Karl Keckeis saw service initially as a Leutnant with the 10th Company, 191st Infantry Regiment, 71st Infantry Division during the Operation Barbarossa, the invasion of Russia, and was wound two days later during the advance on Kiev on 24th June 1941. His regiment had previously seen service in Poland in 1939 and during the operations leading to the fall of France in 1940.

It was during the advance on Kiev and presumably up the occasion of his wound on the 24th June 1941, that Keckeis was awarded the Iron Cross 2nd Class, the award being issued in the field on 6th July 1941, his award of the Wound Badge in Black being awarded on 8th July 1941.

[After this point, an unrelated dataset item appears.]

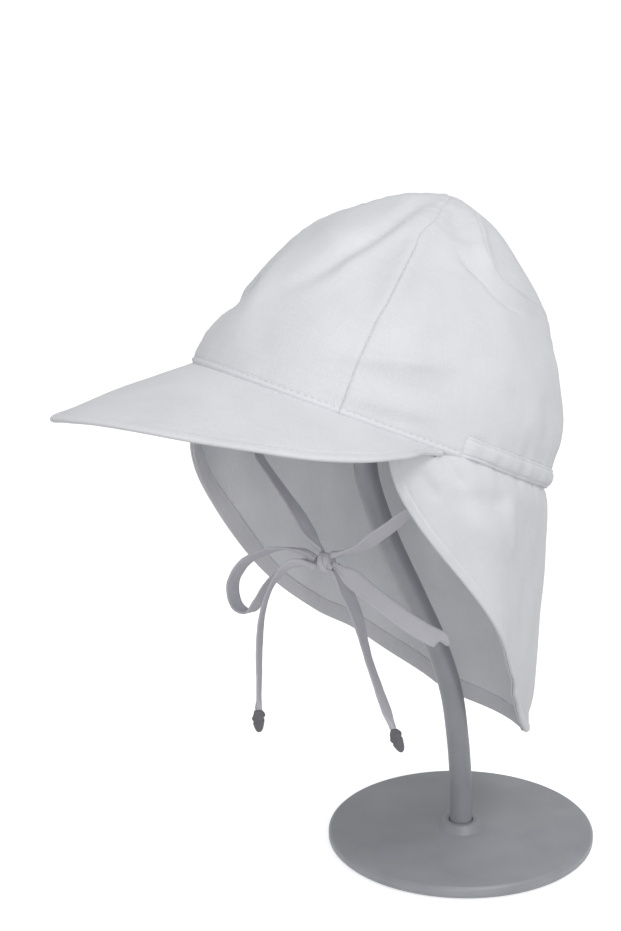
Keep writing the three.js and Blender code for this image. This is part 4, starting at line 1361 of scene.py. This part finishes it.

Keckeis was serving as an Oberleutnant with the 3rd Company, 619th Grenadier (Field Training) Regiment in the 382nd (Field Training) Division when he was awarded the Iron Cross 1st Class on 15th July 1943. The award is issued through Wilhelm Burgdorf, General Major in the Army Personnel Office of the Army High Command, and the most probable reason for this having been the case is that Keckeis most likely earned his award when the 619th Grenadier (Field Training) Regiment as a part of the 382nd (Field Training) Division, was thrown into the front line to help stabilise the front after the Stalingrad disaster in early 1943. The reason for the award being issued through the Army High Command is also possibly explained by the fact that the 382nd (Field Training) Division was disbanded by then after having suffered very heavy losses in stemming the Russian offensive during fighting between 16th to 25th February 1943, and since there was by then no Divisional Commander to sign the certificate, it took a period of time for the recommendation to be passed up the chain of command for approval.

Keckeis was quite possibly wounded again, as the next award document we have is for the award of the Infantry Assault Badge in Silver, this being an extremely late was award issued on 1st May 1945 through the Battle Group HQ of Kampfgruppe Lier, a hastily formed battlegroup which fought as part of the 490th Division against the British forces in north-west Germany, and which surrendered to the British only four days later on 5th May 1945.